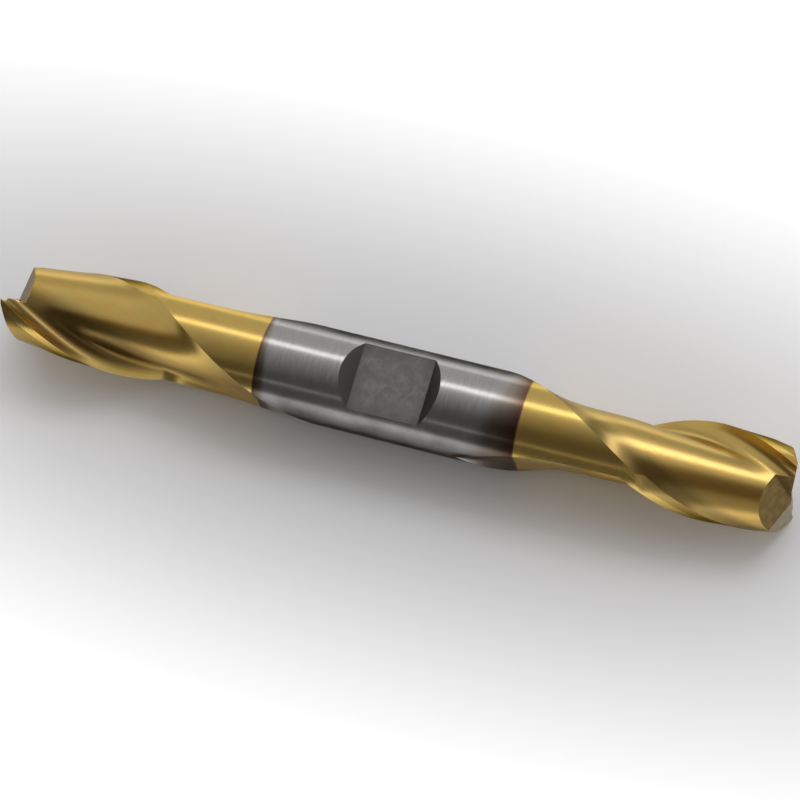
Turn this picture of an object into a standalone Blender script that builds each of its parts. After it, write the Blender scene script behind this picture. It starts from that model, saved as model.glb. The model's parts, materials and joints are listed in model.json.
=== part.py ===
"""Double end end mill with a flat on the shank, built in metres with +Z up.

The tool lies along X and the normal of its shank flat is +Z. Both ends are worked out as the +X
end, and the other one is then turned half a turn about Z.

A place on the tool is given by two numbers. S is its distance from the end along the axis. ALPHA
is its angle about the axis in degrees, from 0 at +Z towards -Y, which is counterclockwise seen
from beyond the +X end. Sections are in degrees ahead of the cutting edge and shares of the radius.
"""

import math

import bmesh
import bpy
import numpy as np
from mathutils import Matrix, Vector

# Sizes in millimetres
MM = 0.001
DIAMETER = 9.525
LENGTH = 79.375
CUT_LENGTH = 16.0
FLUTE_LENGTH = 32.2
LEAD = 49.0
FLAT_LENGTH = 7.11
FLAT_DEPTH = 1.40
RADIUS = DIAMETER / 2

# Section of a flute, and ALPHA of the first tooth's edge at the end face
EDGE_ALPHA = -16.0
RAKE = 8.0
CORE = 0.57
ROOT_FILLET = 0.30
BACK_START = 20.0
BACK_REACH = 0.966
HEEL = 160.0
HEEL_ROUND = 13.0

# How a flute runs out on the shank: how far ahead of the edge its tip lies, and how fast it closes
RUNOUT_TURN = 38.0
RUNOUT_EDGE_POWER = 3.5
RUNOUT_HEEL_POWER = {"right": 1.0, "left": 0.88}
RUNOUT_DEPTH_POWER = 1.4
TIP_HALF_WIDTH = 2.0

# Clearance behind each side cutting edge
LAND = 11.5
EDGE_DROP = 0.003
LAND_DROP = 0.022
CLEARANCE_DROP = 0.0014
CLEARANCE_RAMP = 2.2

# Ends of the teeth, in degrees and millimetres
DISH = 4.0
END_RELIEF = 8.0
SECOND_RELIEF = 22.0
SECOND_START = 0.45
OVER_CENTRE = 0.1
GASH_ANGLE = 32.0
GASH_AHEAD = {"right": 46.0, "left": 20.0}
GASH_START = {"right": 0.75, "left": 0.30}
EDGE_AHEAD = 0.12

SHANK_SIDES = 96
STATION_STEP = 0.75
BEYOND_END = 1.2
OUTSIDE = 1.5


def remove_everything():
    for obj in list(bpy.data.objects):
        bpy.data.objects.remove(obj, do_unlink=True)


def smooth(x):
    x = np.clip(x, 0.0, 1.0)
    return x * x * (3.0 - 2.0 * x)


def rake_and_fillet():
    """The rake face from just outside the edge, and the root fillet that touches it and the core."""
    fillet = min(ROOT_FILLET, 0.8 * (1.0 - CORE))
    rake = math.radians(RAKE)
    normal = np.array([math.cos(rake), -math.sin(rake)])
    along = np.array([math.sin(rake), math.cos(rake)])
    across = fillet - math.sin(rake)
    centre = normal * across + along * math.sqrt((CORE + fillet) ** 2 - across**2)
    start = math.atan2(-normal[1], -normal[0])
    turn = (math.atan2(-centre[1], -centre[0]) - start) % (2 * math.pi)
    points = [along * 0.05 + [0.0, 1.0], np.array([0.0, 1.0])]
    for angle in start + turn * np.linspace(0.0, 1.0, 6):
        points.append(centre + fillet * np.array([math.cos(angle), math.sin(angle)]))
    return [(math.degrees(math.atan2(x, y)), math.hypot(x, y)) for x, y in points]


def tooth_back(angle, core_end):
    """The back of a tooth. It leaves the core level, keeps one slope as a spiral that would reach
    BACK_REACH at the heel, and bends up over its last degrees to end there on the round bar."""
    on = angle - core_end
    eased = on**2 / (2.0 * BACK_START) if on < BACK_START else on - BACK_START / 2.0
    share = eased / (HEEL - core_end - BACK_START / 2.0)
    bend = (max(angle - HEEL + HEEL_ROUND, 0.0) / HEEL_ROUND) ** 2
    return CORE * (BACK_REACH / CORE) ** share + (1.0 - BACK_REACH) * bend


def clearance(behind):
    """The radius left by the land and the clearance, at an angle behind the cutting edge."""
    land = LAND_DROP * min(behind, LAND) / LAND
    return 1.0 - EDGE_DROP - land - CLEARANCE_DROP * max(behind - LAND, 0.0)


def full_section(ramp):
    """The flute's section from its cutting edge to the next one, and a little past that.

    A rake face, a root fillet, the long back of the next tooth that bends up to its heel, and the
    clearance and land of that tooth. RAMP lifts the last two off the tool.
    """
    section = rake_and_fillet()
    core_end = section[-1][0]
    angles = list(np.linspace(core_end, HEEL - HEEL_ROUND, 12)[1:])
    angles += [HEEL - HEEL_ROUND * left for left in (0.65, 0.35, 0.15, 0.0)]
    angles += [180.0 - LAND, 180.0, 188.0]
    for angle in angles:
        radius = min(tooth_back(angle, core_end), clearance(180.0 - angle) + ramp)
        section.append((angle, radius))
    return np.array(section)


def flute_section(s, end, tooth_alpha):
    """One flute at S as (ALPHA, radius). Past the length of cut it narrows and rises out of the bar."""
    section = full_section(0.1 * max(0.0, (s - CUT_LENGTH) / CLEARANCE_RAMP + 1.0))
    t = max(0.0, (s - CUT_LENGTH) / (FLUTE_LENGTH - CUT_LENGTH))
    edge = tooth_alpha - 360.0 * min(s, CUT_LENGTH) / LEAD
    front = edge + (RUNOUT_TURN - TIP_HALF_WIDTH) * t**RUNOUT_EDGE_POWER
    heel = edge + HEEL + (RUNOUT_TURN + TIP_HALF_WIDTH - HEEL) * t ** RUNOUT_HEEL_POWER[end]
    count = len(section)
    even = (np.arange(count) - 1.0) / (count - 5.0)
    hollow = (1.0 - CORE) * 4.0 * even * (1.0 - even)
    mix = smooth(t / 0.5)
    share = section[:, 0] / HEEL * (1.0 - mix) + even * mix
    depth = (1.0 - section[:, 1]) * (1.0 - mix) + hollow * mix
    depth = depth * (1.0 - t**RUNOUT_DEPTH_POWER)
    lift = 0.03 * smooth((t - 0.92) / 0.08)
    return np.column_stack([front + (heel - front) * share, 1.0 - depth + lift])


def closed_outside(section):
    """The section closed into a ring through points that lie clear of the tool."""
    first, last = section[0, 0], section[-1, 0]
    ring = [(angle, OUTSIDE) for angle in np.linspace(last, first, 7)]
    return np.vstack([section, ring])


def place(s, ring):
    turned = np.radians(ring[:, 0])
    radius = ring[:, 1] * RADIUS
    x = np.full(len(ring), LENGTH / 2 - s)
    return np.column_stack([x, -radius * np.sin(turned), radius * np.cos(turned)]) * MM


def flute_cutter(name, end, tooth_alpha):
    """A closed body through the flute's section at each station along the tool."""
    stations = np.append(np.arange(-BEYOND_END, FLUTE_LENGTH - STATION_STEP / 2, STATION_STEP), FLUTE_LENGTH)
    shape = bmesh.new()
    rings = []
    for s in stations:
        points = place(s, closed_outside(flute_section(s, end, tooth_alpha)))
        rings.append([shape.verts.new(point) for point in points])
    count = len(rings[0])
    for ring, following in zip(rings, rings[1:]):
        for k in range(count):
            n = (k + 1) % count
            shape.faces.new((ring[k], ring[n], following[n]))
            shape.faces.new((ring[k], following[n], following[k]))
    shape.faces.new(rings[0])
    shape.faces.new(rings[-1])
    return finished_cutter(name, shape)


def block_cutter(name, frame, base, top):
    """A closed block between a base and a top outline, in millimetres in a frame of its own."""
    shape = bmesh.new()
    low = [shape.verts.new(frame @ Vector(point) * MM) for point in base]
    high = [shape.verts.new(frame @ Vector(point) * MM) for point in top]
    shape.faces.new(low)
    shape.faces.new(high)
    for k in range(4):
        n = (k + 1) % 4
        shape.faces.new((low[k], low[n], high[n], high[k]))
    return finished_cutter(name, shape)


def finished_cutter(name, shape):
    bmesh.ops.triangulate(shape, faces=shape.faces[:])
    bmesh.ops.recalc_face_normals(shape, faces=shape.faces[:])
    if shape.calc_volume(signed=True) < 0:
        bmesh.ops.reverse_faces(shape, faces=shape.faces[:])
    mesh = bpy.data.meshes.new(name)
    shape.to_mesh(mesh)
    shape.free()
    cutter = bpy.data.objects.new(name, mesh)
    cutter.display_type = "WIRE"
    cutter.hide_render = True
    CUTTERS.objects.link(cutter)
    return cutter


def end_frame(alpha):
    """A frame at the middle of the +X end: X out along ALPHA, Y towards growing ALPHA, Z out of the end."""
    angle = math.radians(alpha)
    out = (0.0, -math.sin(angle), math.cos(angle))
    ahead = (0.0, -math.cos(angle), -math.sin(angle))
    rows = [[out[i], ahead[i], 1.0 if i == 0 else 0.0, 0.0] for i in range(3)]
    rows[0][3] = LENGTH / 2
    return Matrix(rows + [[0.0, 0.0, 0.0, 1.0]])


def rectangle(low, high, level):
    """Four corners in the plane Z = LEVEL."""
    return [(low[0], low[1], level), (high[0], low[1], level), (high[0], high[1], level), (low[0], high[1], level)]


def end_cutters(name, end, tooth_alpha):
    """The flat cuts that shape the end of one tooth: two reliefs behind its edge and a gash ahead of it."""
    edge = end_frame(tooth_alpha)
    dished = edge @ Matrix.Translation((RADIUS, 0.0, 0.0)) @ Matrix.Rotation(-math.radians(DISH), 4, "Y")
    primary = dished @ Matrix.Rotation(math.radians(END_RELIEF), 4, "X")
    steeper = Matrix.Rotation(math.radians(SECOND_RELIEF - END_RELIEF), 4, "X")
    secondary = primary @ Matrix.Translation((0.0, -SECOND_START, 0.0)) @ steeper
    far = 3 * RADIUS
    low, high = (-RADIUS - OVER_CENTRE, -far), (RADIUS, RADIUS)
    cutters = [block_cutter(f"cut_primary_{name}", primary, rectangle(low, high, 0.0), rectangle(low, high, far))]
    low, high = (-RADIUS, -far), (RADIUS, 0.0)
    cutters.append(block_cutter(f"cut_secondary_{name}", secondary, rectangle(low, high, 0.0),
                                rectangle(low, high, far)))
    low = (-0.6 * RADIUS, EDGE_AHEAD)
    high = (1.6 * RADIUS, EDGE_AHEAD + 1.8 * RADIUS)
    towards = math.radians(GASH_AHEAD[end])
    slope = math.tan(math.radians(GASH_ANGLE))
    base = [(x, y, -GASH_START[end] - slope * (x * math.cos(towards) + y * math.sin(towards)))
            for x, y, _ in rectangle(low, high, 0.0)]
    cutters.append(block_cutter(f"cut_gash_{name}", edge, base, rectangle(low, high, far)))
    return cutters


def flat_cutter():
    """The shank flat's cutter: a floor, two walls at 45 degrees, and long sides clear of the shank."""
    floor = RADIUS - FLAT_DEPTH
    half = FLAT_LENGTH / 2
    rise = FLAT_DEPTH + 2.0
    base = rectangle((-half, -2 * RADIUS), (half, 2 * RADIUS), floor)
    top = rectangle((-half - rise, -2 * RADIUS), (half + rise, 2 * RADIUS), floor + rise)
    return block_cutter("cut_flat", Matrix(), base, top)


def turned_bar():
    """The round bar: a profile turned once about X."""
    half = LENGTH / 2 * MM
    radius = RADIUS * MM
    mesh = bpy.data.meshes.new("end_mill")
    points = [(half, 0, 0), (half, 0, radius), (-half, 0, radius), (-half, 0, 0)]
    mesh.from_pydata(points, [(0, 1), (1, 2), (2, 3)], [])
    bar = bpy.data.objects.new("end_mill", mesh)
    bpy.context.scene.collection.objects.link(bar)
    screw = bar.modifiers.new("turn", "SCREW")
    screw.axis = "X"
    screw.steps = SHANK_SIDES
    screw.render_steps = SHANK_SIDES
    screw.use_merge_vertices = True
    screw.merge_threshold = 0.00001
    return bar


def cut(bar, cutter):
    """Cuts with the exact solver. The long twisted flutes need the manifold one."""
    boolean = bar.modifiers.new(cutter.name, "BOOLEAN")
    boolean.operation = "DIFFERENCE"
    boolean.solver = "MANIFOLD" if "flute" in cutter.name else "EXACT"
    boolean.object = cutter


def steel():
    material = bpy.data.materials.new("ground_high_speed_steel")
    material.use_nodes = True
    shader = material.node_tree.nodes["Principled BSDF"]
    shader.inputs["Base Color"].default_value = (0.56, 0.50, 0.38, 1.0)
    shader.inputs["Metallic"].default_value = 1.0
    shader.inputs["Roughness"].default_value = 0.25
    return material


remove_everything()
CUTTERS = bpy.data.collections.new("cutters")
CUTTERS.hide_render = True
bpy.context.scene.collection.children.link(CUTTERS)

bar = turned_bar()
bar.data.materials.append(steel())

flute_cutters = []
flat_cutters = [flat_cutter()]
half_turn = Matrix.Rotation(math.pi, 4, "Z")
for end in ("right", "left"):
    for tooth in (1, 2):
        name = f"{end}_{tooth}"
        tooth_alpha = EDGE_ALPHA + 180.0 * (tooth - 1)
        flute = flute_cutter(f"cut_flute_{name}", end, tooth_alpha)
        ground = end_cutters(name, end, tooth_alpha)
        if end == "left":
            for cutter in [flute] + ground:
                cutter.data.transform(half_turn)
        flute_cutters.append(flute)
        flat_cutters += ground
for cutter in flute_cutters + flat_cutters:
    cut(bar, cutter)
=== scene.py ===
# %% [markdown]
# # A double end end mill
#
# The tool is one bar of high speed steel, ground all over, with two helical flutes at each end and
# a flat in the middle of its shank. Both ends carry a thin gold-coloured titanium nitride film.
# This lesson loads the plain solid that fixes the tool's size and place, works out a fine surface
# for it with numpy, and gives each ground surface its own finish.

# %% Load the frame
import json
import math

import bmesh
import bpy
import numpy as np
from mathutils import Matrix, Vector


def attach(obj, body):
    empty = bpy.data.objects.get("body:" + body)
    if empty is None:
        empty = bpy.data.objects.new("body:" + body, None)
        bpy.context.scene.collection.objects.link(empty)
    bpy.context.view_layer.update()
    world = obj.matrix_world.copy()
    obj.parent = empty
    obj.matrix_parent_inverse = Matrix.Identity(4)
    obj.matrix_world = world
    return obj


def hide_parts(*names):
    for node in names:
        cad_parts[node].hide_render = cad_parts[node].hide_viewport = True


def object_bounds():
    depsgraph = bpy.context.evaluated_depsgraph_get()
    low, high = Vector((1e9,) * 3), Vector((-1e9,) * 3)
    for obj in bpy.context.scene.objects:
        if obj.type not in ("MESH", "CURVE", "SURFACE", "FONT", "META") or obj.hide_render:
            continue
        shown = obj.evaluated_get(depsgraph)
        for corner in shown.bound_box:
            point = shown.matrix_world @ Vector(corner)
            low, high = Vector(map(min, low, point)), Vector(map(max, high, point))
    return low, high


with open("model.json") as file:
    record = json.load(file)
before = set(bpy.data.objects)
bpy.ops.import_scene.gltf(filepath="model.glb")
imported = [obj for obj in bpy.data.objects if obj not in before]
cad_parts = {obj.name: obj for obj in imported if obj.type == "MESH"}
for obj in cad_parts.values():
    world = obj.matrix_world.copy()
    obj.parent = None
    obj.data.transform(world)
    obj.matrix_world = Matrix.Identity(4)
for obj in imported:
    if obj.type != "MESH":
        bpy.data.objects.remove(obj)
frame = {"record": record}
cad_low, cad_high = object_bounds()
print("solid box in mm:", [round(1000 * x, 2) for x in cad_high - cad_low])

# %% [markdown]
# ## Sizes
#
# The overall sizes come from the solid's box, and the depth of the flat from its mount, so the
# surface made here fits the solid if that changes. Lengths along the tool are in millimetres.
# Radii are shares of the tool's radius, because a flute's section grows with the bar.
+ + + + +
● Instruction:
Start with the line that holds "flute_cutters = []" and finish with the line that holds "bpy.context.view_layer.update()". Transcribe each line in between exactly, and those two as well.

● Answer for this exercise:
flute_cutters = []
flat_cutters = [flat_cutter()]
half_turn = Matrix.Rotation(math.pi, 4, "Z")
for end in ("right", "left"):
    for tooth in (1, 2):
        name = f"{end}_{tooth}"
        tooth_alpha = EDGE_ALPHA + 180.0 * (tooth - 1)
        flute = flute_cutter(f"cut_flute_{name}", end, tooth_alpha)
        ground = end_cutters(name, end, tooth_alpha)
        if end == "left":
            for cutter in [flute] + ground:
                cutter.data.transform(half_turn)
        flute_cutters.append(flute)
        flat_cutters += ground
for cutter in flute_cutters + flat_cutters:
    cut(bar, cutter)
=== scene.py ===
# %% [markdown]
# # A double end end mill
#
# The tool is one bar of high speed steel, ground all over, with two helical flutes at each end and
# a flat in the middle of its shank. Both ends carry a thin gold-coloured titanium nitride film.
# This lesson loads the plain solid that fixes the tool's size and place, works out a fine surface
# for it with numpy, and gives each ground surface its own finish.

# %% Load the frame
import json
import math

import bmesh
import bpy
import numpy as np
from mathutils import Matrix, Vector


def attach(obj, body):
    empty = bpy.data.objects.get("body:" + body)
    if empty is None:
        empty = bpy.data.objects.new("body:" + body, None)
        bpy.context.scene.collection.objects.link(empty)
    bpy.context.view_layer.update()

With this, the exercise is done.